Exercise objective: From the entries that follow, reproduce exactly and only the lines from the line with "from mathutils import Matrix, Vector" to the line with "bpy.data.objects.remove(obj)", endpoints included.

Supplied data:
══════════
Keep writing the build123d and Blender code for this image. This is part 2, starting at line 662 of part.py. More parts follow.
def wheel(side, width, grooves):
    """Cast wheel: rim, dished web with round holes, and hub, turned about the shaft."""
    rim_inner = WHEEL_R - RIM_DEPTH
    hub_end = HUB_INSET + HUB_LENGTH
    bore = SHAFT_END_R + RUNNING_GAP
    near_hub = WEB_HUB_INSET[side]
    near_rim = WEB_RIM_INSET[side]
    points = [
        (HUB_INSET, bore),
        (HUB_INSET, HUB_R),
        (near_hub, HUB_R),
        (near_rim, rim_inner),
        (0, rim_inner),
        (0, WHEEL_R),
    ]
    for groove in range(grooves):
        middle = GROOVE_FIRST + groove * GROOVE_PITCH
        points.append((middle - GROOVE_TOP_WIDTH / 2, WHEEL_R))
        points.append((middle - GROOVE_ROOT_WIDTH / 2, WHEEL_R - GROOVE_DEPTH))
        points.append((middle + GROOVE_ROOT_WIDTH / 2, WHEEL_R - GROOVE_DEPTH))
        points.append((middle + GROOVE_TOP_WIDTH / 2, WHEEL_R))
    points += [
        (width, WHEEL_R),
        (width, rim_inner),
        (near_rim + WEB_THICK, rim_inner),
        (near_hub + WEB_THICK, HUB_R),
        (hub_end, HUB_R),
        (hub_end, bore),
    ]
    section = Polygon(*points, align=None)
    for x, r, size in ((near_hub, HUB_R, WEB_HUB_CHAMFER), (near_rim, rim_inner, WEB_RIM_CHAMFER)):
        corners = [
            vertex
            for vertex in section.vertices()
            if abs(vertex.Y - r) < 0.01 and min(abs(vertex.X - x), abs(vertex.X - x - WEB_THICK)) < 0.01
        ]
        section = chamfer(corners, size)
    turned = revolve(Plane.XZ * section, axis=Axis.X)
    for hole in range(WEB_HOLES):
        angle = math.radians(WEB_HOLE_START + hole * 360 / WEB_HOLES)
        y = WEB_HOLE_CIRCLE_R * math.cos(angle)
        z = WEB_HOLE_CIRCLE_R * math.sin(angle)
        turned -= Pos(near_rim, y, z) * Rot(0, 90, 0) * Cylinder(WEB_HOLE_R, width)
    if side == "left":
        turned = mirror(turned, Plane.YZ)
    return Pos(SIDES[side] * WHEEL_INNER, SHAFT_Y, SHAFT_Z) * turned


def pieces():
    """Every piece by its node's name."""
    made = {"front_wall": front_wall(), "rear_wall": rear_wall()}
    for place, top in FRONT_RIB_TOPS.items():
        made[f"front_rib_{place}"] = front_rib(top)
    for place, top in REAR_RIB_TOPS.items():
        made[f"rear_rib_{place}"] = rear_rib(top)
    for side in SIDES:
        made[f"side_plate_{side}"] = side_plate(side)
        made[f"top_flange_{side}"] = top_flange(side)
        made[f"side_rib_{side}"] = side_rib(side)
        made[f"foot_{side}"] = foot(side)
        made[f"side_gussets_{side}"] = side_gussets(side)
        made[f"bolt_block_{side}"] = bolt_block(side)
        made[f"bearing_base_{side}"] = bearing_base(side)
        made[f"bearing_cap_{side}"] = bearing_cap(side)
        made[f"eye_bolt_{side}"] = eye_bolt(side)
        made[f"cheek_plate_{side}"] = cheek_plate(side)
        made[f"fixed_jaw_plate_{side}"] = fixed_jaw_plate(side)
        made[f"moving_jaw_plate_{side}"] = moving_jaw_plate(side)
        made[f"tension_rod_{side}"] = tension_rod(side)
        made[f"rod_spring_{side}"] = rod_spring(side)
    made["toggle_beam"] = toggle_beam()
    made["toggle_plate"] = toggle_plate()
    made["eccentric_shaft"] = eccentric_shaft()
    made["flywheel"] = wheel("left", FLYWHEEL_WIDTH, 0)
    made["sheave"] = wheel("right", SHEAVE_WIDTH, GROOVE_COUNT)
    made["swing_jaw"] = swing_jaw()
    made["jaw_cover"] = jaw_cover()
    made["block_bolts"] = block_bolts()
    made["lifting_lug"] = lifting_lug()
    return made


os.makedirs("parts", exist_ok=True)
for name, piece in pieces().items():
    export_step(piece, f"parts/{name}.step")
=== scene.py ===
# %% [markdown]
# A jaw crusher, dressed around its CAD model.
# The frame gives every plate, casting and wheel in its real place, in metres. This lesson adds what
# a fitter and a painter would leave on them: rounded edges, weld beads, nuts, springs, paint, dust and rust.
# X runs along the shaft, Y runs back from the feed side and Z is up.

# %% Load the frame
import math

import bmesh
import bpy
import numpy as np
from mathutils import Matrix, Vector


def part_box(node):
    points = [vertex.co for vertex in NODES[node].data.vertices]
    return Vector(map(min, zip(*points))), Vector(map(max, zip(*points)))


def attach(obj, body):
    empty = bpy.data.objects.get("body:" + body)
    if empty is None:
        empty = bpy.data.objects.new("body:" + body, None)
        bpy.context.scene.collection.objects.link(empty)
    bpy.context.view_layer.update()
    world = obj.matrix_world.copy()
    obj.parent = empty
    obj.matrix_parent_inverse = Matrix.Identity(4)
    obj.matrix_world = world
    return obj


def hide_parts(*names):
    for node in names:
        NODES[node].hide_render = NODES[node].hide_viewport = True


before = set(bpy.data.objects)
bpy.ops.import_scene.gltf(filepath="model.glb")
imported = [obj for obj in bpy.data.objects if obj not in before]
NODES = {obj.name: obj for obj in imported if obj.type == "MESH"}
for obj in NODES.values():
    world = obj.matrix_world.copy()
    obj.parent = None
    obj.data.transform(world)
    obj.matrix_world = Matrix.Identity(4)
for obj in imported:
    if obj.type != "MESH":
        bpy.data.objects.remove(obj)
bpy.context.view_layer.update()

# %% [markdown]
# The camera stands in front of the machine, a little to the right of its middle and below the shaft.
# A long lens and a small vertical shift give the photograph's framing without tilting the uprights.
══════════
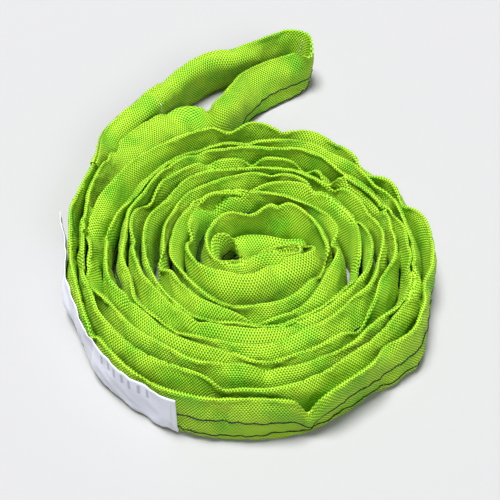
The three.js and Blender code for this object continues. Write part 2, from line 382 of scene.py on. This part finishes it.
══════════
The reply:
from mathutils import Matrix, Vector


def part_box(node):
    points = [vertex.co for vertex in NODES[node].data.vertices]
    return Vector(map(min, zip(*points))), Vector(map(max, zip(*points)))


def attach(obj, body):
    empty = bpy.data.objects.get("body:" + body)
    if empty is None:
        empty = bpy.data.objects.new("body:" + body, None)
        bpy.context.scene.collection.objects.link(empty)
    bpy.context.view_layer.update()
    world = obj.matrix_world.copy()
    obj.parent = empty
    obj.matrix_parent_inverse = Matrix.Identity(4)
    obj.matrix_world = world
    return obj


def hide_parts(*names):
    for node in names:
        NODES[node].hide_render = NODES[node].hide_viewport = True


before = set(bpy.data.objects)
bpy.ops.import_scene.gltf(filepath="model.glb")
imported = [obj for obj in bpy.data.objects if obj not in before]
NODES = {obj.name: obj for obj in imported if obj.type == "MESH"}
for obj in NODES.values():
    world = obj.matrix_world.copy()
    obj.parent = None
    obj.data.transform(world)
    obj.matrix_world = Matrix.Identity(4)
for obj in imported:
    if obj.type != "MESH":
        bpy.data.objects.remove(obj)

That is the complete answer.